- _Collected data_:
########################################

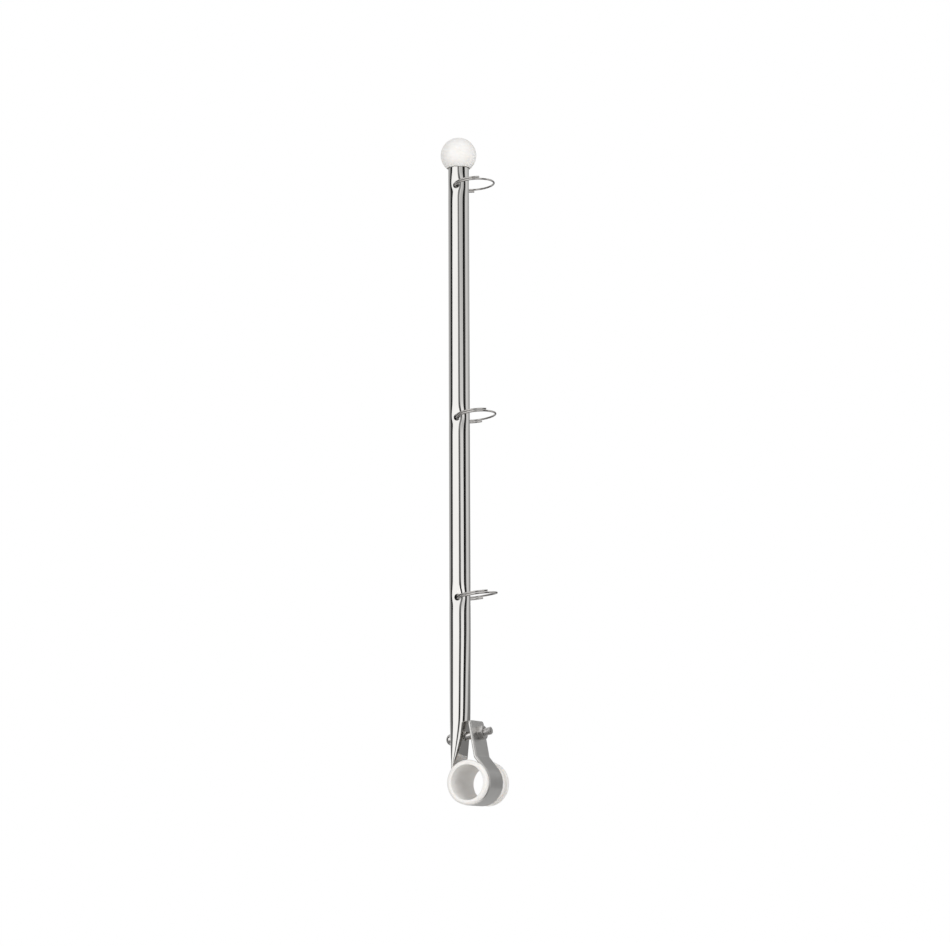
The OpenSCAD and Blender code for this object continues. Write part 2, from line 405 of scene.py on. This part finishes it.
# 2. Rail liner. A sleeve of white nylon, moulded in one, with a flange at each end that keeps the strap from
# sliding off. Its bore takes the rail, and the edges of the flanges are rounded.
liner_lo, liner_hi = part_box("rail_liner")
bore_r = frame["record"]["mounts"][0]["dims"]["r_mm"] * mm
liner_wall = 1.15 * mm
flange_t = 3 * mm
flange_rise = liner_hi.x - bore_r - liner_wall
near_flange = 13 * mm


def pick(piece, test, kind="verts"):
    """In edit mode, selects the points, edges or faces for which the test holds."""
    bpy.ops.mesh.select_mode(type={"verts": "VERT", "edges": "EDGE", "faces": "FACE"}[kind])
    bpy.ops.mesh.select_all(action="DESELECT")
    shape = bmesh.from_edit_mesh(piece.data)
    for part in getattr(shape, kind):
        part.select_set(test(part))
    shape.select_flush_mode()
    bmesh.update_edit_mesh(piece.data)


bpy.ops.object.select_all(action="DESELECT")
bpy.ops.mesh.primitive_plane_add(size=1)
liner = bpy.context.object
liner.name = liner.data.name = "liner"
liner.scale = (liner_wall, liner_hi.y - liner_lo.y, 1)
liner.location = (bore_r + liner_wall / 2, (liner_hi.y + liner_lo.y) / 2, 0)
settle(liner, tidy=False)
bpy.ops.object.mode_set(mode="EDIT")
for flange_face in (liner_hi.y - flange_t, liner_lo.y + flange_t):
    bpy.ops.mesh.select_all(action="SELECT")
    bpy.ops.mesh.bisect(plane_co=(0, flange_face, 0), plane_no=(0, 1, 0))
for side in (1, -1):
    pick(
        liner,
        lambda e: all(v.co.x > bore_r + liner_wall / 2 and side * v.co.y > near_flange for v in e.verts),
        "edges",
    )
    bpy.ops.mesh.extrude_edges_move(TRANSFORM_OT_translate={"value": (flange_rise, 0, 0)})
bpy.ops.mesh.select_all(action="SELECT")
bpy.ops.mesh.dissolve_limited(angle_limit=math.radians(1), use_dissolve_boundaries=False)
# Roundings of the flanges' outer rims, of their rims beside the strap, and of the bore's mouths
roundings = (
    (liner_hi.x, 1.6 * mm, True),
    (liner_hi.x, 0.5 * mm, False),
    (bore_r, 0.45 * mm, True),
)
for at_x, offset, outer in roundings:
    pick(
        liner,
        lambda v: abs(v.co.x - at_x) < 0.01 * mm and (abs(v.co.y) > liner_hi.y - 0.01 * mm) == outer,
    )
    bpy.ops.mesh.bevel(offset=offset, segments=8 if offset > mm else 4, affect="VERTICES")
bpy.ops.mesh.select_all(action="SELECT")
bpy.ops.mesh.delete(type="ONLY_FACE")
bpy.ops.mesh.select_all(action="SELECT")
bpy.ops.mesh.spin(steps=128, angle=math.radians(360), center=(0, 0, 0), axis=(0, 1, 0))
bpy.ops.object.mode_set(mode="OBJECT")
settle(liner)
smooth(liner, 30)
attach(liner, "staff")
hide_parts("rail_liner")


# Moulded nylon, natural white: soft sheen, a little light passes into it, and the mould leaves a fine peel
nylon, shader = surface(
    "moulded_nylon",
    liner,
    {
        "IOR": 1.53,
        "Subsurface Weight": 0.25,
        "Subsurface Radius": (0.0016, 0.0014, 0.0012),
        "Subsurface Scale": 1,
    },
)
place = add(nylon, "TexCoord")
# Peel about 0.6 mm across, and cloudy patches about 8 mm across
peel = add(nylon, "TexNoise", {"Scale": 1600, "Detail": 2}, {"Vector": place.outputs["Object"]})
cloud = add(nylon, "TexNoise", {"Scale": 120, "Detail": 2}, {"Vector": place.outputs["Object"]})
tone = add(nylon, "ValToRGB", links={"Fac": cloud.outputs["Fac"]})
tone.color_ramp.elements[0].color = colour("EAE8E5")
tone.color_ramp.elements[1].color = colour("F0EEEC")
rough = add(nylon, "MapRange", {"To Min": 0.36, "To Max": 0.5}, {"Value": peel.outputs["Fac"]})
raised = add(nylon, "Bump", {"Strength": 0.15, "Distance": 0.00005}, {"Height": peel.outputs["Fac"]})
nylon.node_tree.links.new(tone.outputs["Color"], shader.inputs["Base Color"])
nylon.node_tree.links.new(rough.outputs["Result"], shader.inputs["Roughness"])
nylon.node_tree.links.new(raised.outputs["Normal"], shader.inputs["Normal"])


# 3. Clamp bolt. A 5 mm stainless bolt with a low rounded head, turned bright, its thread rolled over the
# last 12 mm. It passes through the crushed foot and the ear and draws the strap tight on the rail.
bolt_lo, bolt_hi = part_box("clamp_bolt")
bolt_r = 2.5 * mm
bolt_len = 26.5 * mm
head_r = 3.6 * mm
head_h = 4.6 * mm
dome_r = head_r * 1.04
pitch = 0.8 * mm
thread_deep = 0.42 * mm
thread_len = 12 * mm
thread_cuts = 124
lean = math.cos(math.radians(ear_lean))
head_seat = (bolt_lo.x + dome_r - bolt_at.x) / lean + head_h - dome_r

bpy.ops.object.select_all(action="DESELECT")
bpy.ops.mesh.primitive_cylinder_add(
    vertices=48, radius=bolt_r, depth=bolt_len, location=(0, 0, bolt_len / 2)
)
bolt = bpy.context.object
bolt.name = bolt.data.name = "bolt"
settle(bolt, tidy=False)
bpy.ops.object.mode_set(mode="EDIT")
pick(bolt, lambda e: abs(e.verts[0].co.z - e.verts[1].co.z) > mm, "edges")
bpy.ops.mesh.subdivide(number_cuts=thread_cuts)
bpy.ops.object.mode_set(mode="OBJECT")
for point in bolt.data.vertices:
    # The thread's hollows wind round the shank and run out towards the head
    x, y, z = point.co
    turn = math.atan2(y, x) / (2 * math.pi)
    if math.hypot(x, y) > bolt_r * 0.9:
        wave = abs(((z / pitch - turn) % 1) * 2 - 1)
        start = bolt_len - thread_len
        depth = thread_deep * min(1, max(0, (z - start) / pitch)) * min(1, wave * 1.35)
        point.co.x -= x / bolt_r * depth
        point.co.y -= y / bolt_r * depth
bpy.ops.object.mode_set(mode="EDIT")
pick(bolt, lambda f: f.normal.z > 0.9 and len(f.verts) > 4, "faces")
bpy.ops.mesh.inset(thickness=0.35 * mm)
bpy.ops.transform.translate(value=(0, 0, 0.3 * mm))
bpy.ops.object.mode_set(mode="OBJECT")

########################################

- _Task goal_:
Return only the lines from the beginning of the material up to and including the line with "near_flange = 13 * mm", exactly as written.

- _Solution_:
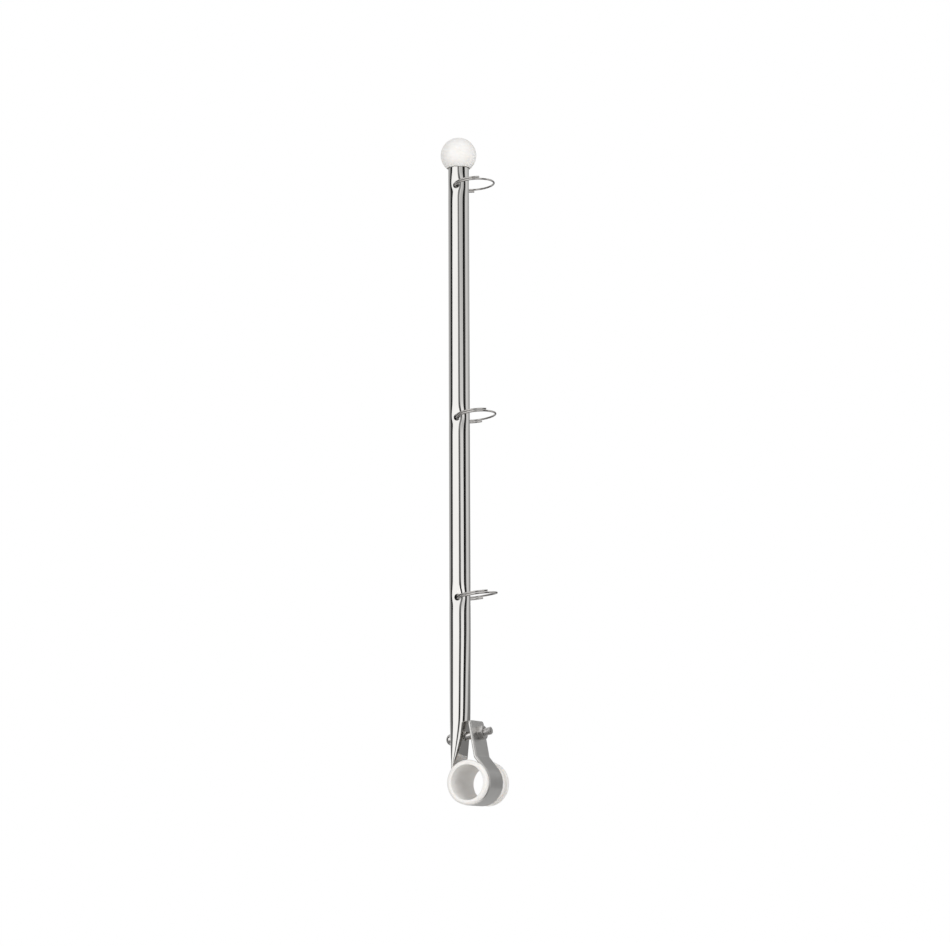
The OpenSCAD and Blender code for this object continues. Write part 2, from line 405 of scene.py on. This part finishes it.
# 2. Rail liner. A sleeve of white nylon, moulded in one, with a flange at each end that keeps the strap from
# sliding off. Its bore takes the rail, and the edges of the flanges are rounded.
liner_lo, liner_hi = part_box("rail_liner")
bore_r = frame["record"]["mounts"][0]["dims"]["r_mm"] * mm
liner_wall = 1.15 * mm
flange_t = 3 * mm
flange_rise = liner_hi.x - bore_r - liner_wall
near_flange = 13 * mm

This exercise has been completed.